→ Description of the task:
Reproduce the lines from the one bearing "back_leaf();" through the one bearing "before = set(bpy.data.objects)", inclusive. Copy them exactly; include no other line.

→ Records supplied:
(begin)

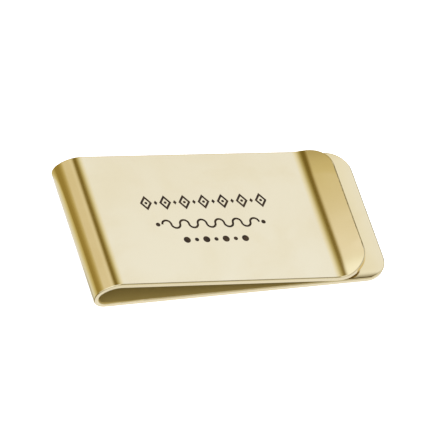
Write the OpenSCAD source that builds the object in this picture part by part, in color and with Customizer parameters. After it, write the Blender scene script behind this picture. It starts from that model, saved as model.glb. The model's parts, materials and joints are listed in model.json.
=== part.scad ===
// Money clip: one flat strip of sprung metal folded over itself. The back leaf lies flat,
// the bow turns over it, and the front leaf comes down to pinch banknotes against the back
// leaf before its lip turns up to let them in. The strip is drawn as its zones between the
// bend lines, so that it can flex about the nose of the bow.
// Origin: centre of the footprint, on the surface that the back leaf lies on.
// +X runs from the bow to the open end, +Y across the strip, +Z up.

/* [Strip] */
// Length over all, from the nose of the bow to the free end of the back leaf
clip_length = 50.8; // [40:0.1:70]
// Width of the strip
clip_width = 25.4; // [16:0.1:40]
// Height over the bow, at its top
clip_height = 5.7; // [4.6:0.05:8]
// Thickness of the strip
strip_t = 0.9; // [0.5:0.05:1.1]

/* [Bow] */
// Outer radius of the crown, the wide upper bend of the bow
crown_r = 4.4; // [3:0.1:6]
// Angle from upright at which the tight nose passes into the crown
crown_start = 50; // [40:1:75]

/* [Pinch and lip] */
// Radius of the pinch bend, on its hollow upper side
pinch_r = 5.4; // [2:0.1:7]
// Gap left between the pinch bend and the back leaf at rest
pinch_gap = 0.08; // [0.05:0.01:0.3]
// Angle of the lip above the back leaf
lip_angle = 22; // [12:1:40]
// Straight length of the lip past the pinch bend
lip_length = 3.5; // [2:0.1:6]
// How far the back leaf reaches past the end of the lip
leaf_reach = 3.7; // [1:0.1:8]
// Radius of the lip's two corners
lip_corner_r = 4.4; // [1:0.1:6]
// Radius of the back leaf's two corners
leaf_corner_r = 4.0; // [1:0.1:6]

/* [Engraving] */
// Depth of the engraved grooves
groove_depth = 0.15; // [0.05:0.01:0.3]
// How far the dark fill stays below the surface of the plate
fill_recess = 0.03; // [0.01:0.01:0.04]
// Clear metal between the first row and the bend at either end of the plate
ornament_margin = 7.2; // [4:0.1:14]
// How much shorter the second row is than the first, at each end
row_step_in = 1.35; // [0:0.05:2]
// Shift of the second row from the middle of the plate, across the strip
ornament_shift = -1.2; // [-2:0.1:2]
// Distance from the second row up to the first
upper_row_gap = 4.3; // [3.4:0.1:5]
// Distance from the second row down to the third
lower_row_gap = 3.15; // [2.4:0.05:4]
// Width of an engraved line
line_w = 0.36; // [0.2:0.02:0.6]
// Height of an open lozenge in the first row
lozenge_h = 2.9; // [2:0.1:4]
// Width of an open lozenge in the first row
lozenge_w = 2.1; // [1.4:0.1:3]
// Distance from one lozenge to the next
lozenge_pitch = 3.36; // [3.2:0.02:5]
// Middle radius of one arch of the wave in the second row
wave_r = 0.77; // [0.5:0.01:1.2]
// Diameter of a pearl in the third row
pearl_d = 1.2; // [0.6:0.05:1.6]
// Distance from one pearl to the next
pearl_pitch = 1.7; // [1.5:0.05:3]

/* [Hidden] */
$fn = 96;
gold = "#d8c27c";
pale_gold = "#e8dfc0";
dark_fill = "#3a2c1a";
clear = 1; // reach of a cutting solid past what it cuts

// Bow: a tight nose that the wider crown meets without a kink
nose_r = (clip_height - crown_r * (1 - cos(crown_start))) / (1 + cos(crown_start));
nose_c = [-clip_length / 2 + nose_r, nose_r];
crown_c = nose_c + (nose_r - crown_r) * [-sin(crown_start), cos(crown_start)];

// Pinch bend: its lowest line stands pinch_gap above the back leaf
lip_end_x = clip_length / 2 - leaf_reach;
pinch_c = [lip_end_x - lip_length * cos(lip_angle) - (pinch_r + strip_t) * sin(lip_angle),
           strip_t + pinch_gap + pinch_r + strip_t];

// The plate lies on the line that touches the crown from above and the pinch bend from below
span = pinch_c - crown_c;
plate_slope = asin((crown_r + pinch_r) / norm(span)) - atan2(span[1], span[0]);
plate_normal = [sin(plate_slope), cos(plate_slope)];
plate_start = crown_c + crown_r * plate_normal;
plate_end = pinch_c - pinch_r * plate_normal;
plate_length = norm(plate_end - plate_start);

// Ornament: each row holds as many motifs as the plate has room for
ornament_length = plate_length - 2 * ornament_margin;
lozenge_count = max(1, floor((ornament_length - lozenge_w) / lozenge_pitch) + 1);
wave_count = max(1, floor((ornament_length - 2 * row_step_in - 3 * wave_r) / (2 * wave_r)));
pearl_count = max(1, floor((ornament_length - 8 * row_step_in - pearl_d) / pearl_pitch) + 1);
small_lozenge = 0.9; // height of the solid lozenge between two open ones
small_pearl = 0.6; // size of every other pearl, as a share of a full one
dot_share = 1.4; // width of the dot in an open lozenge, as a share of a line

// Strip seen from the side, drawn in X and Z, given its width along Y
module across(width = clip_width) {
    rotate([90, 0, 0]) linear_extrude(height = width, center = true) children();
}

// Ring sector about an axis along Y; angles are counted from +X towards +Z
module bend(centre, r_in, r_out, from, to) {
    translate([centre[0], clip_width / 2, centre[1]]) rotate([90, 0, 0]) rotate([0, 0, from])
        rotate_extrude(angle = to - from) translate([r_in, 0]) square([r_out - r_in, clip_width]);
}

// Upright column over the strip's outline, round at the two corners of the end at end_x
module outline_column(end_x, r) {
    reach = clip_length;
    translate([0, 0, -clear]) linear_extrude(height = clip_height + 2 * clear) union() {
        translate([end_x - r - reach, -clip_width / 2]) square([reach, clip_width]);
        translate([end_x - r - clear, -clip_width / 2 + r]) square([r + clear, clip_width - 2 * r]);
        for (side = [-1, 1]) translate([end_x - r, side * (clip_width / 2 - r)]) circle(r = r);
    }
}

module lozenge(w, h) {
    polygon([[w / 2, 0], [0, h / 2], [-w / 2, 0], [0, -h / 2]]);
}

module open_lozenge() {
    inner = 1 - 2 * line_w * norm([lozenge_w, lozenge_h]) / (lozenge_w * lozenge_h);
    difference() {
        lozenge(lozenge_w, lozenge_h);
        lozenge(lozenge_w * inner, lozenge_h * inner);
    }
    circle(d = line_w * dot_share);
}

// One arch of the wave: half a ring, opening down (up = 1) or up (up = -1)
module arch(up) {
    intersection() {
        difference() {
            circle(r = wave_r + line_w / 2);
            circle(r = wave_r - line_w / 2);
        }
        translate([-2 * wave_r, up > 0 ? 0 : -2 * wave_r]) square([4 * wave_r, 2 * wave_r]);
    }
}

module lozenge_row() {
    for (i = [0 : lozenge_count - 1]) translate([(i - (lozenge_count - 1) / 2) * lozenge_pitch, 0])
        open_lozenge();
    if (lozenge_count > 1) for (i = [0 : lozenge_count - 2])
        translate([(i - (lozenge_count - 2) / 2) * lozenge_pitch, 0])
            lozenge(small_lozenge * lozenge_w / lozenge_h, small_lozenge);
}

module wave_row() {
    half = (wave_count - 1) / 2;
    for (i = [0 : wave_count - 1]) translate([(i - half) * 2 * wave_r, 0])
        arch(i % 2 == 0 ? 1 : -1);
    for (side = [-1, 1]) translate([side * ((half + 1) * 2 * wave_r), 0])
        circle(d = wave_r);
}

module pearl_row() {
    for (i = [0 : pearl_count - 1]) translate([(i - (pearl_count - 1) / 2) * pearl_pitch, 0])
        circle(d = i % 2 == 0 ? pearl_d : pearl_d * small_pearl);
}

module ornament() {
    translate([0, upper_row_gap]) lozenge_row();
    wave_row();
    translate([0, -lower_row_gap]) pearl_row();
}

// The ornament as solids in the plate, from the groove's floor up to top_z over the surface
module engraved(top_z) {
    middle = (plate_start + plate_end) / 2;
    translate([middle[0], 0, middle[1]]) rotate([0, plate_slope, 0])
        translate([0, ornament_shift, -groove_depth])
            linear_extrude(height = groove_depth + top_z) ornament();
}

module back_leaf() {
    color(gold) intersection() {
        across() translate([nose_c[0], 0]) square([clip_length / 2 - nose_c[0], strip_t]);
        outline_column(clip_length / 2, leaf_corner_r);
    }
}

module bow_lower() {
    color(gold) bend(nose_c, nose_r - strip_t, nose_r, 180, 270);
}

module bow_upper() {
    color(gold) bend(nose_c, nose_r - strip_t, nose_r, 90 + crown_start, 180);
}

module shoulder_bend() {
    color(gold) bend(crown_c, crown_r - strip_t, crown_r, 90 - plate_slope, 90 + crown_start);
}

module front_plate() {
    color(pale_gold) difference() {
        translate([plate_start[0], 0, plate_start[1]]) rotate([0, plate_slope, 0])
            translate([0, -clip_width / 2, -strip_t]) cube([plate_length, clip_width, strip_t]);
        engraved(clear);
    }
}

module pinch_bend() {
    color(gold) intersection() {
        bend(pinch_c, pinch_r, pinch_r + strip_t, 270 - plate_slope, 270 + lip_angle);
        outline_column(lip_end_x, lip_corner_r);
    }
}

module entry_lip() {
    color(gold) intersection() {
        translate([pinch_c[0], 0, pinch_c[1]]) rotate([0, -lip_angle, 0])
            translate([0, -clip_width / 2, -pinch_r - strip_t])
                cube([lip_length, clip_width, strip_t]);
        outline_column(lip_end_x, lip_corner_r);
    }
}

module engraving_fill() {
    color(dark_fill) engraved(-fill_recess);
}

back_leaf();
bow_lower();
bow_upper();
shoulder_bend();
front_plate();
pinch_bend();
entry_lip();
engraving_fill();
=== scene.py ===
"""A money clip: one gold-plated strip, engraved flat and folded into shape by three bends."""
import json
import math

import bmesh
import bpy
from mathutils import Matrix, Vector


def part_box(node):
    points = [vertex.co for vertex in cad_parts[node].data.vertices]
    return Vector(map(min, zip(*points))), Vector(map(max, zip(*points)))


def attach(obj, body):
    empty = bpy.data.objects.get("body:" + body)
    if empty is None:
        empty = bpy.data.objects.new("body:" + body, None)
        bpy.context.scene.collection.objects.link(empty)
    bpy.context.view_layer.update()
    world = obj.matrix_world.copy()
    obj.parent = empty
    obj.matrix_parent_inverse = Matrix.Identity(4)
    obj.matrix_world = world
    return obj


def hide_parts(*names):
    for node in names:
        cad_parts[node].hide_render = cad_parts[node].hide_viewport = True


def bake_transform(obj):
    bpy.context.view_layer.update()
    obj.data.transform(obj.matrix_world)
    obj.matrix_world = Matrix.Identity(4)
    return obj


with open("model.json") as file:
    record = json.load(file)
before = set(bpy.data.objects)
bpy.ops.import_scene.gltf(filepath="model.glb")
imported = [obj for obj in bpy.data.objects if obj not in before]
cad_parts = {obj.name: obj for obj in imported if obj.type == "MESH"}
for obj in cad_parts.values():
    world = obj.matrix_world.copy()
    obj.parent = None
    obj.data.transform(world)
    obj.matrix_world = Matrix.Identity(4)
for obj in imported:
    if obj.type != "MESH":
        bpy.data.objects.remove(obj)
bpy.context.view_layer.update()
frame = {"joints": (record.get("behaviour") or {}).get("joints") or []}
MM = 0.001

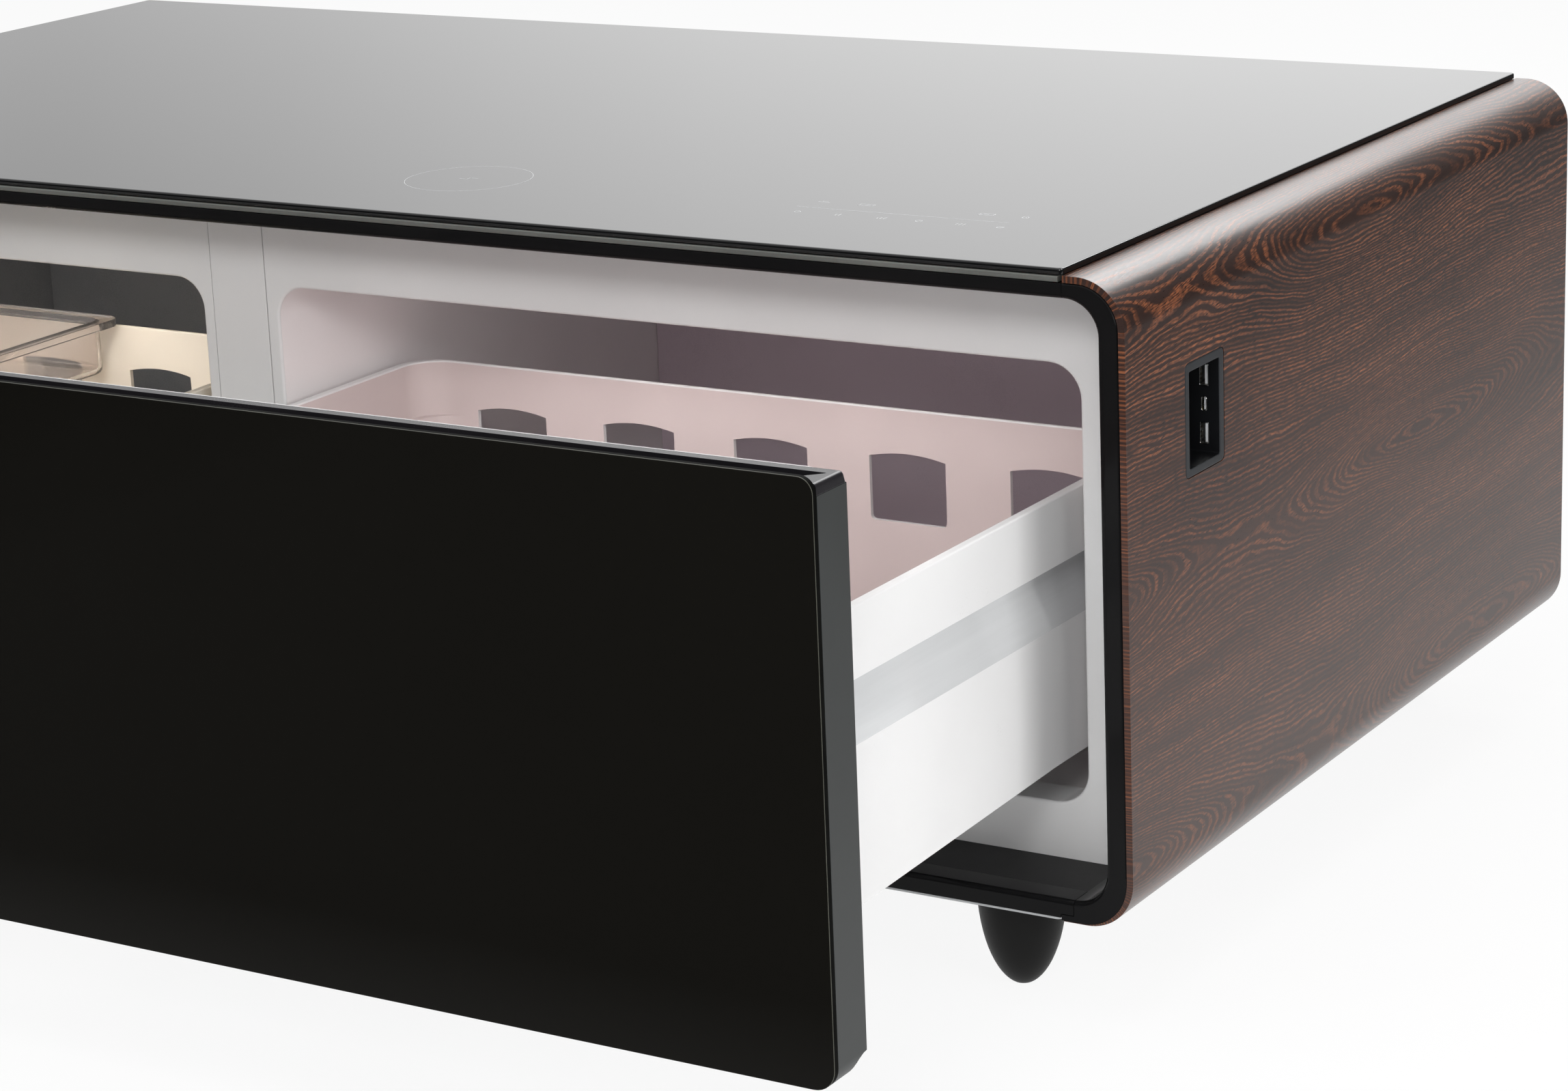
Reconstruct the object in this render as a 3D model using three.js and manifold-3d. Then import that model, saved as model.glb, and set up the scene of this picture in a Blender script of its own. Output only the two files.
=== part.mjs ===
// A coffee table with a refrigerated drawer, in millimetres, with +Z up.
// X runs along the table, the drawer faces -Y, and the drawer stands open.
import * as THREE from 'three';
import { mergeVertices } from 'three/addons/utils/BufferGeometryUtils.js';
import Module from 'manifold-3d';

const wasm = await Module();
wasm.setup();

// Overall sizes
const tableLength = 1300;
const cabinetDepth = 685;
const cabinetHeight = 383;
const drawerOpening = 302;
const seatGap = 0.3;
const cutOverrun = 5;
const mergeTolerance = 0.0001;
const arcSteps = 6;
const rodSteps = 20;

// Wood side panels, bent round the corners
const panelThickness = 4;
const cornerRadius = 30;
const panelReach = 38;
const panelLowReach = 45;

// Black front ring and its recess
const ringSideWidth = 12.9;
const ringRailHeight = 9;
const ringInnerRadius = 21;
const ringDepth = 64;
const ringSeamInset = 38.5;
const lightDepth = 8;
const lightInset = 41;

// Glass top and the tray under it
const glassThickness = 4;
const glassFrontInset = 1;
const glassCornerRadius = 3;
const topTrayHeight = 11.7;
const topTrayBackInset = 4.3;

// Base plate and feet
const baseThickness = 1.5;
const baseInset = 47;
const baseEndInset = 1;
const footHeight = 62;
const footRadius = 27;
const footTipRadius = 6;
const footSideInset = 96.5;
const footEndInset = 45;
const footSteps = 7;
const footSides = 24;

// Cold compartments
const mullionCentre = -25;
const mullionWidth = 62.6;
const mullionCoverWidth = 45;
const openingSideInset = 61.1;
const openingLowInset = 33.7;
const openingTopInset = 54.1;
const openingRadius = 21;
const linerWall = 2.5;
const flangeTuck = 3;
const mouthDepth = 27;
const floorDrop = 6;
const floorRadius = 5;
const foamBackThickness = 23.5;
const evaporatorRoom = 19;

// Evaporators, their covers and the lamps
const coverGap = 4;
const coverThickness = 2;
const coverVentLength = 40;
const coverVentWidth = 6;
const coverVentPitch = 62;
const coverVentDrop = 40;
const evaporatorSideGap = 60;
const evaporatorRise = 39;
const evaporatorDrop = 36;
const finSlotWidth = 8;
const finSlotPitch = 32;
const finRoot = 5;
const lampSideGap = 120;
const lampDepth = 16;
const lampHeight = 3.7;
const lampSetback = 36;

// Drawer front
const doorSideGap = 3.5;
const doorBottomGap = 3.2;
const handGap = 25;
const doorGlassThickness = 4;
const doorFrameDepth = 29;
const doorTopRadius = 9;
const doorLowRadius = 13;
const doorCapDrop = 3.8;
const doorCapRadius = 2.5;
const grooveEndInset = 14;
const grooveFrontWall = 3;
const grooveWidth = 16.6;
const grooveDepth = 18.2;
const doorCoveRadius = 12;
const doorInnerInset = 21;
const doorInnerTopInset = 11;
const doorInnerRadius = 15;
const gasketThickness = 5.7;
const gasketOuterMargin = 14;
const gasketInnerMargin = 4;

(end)

→ Solved problem:
back_leaf();
bow_lower();
bow_upper();
shoulder_bend();
front_plate();
pinch_bend();
entry_lip();
engraving_fill();
=== scene.py ===
"""A money clip: one gold-plated strip, engraved flat and folded into shape by three bends."""
import json
import math

import bmesh
import bpy
from mathutils import Matrix, Vector


def part_box(node):
    points = [vertex.co for vertex in cad_parts[node].data.vertices]
    return Vector(map(min, zip(*points))), Vector(map(max, zip(*points)))


def attach(obj, body):
    empty = bpy.data.objects.get("body:" + body)
    if empty is None:
        empty = bpy.data.objects.new("body:" + body, None)
        bpy.context.scene.collection.objects.link(empty)
    bpy.context.view_layer.update()
    world = obj.matrix_world.copy()
    obj.parent = empty
    obj.matrix_parent_inverse = Matrix.Identity(4)
    obj.matrix_world = world
    return obj


def hide_parts(*names):
    for node in names:
        cad_parts[node].hide_render = cad_parts[node].hide_viewport = True


def bake_transform(obj):
    bpy.context.view_layer.update()
    obj.data.transform(obj.matrix_world)
    obj.matrix_world = Matrix.Identity(4)
    return obj


with open("model.json") as file:
    record = json.load(file)
before = set(bpy.data.objects)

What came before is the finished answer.